Working technique is an operator-specific feature of the harvester work also including tacit knowledge to some extent (see Figure 1). People are individuals, for which they all have their own, sometimes self-learnt, habits to do things (Saariluoma 1990). Working technique habits also influence the harvester work to some extent, but the common features of working techniques are rather similar between operators due to the fact that rather similar kinds of machines are used in rather similar types of conditions. However, some working techniques diminish more unnecessary work movements than some others being, therefore, more productive. As mentioned earlier, there are three ways to reach higher levels of productivity (m3/h): increasing the production while the time remains the same or lowering the time while the production remains the same or changing both production and time.
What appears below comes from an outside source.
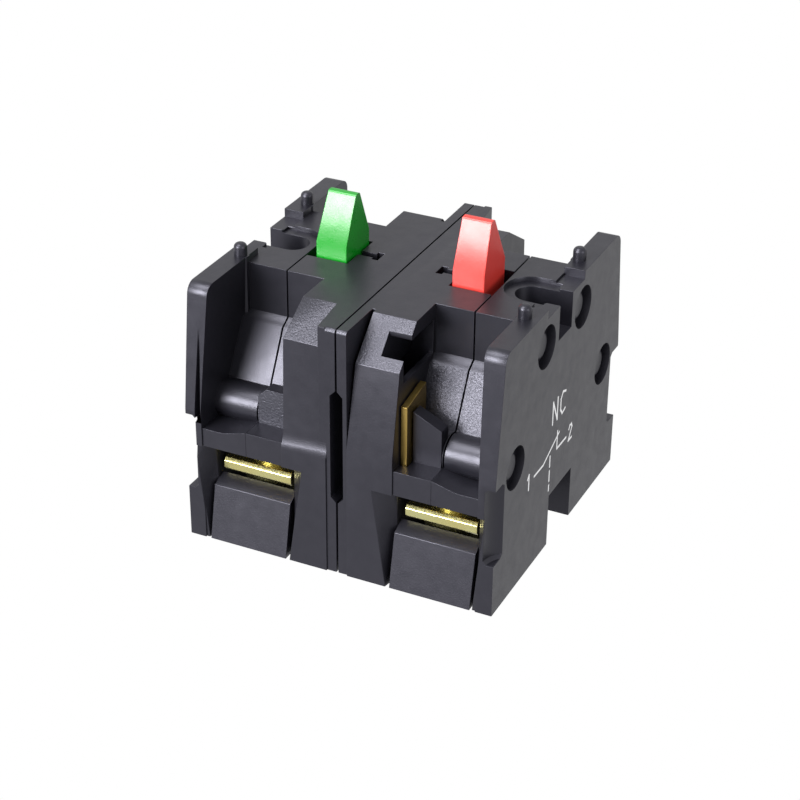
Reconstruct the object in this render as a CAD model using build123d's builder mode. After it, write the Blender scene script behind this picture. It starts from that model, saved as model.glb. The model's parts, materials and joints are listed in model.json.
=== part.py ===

The first way, production increase, may require a new mechanical invention as well as improvements in machine construction, in other words, a significant amount of engineering work. This is often an expensive way leading to higher machine purchasing costs and thus the overall benefits of the productivity increment are low. The third way, changing both factors in the equation, may require a new machine that needs a totally different working technique. The second way is to change the divisor in the productivity equation: when the time spent for each cubic meter is smaller productivity will increase. In harvester work this means that the work phases are performed in a shorter time. This focuses mainly on the harvester operator with two main factors influencing the cubic meter time: rating and working technique. Rating can be improved by increasing working speed while the working technique can be improved by correcting imperfections of the harvester head movements.

In this study the focus is on working technique, which is measurable and more concrete to improve than rating, which is highly dependent on the operator’s cognitive abilities and sensomotoric skills in the present-day harvester work.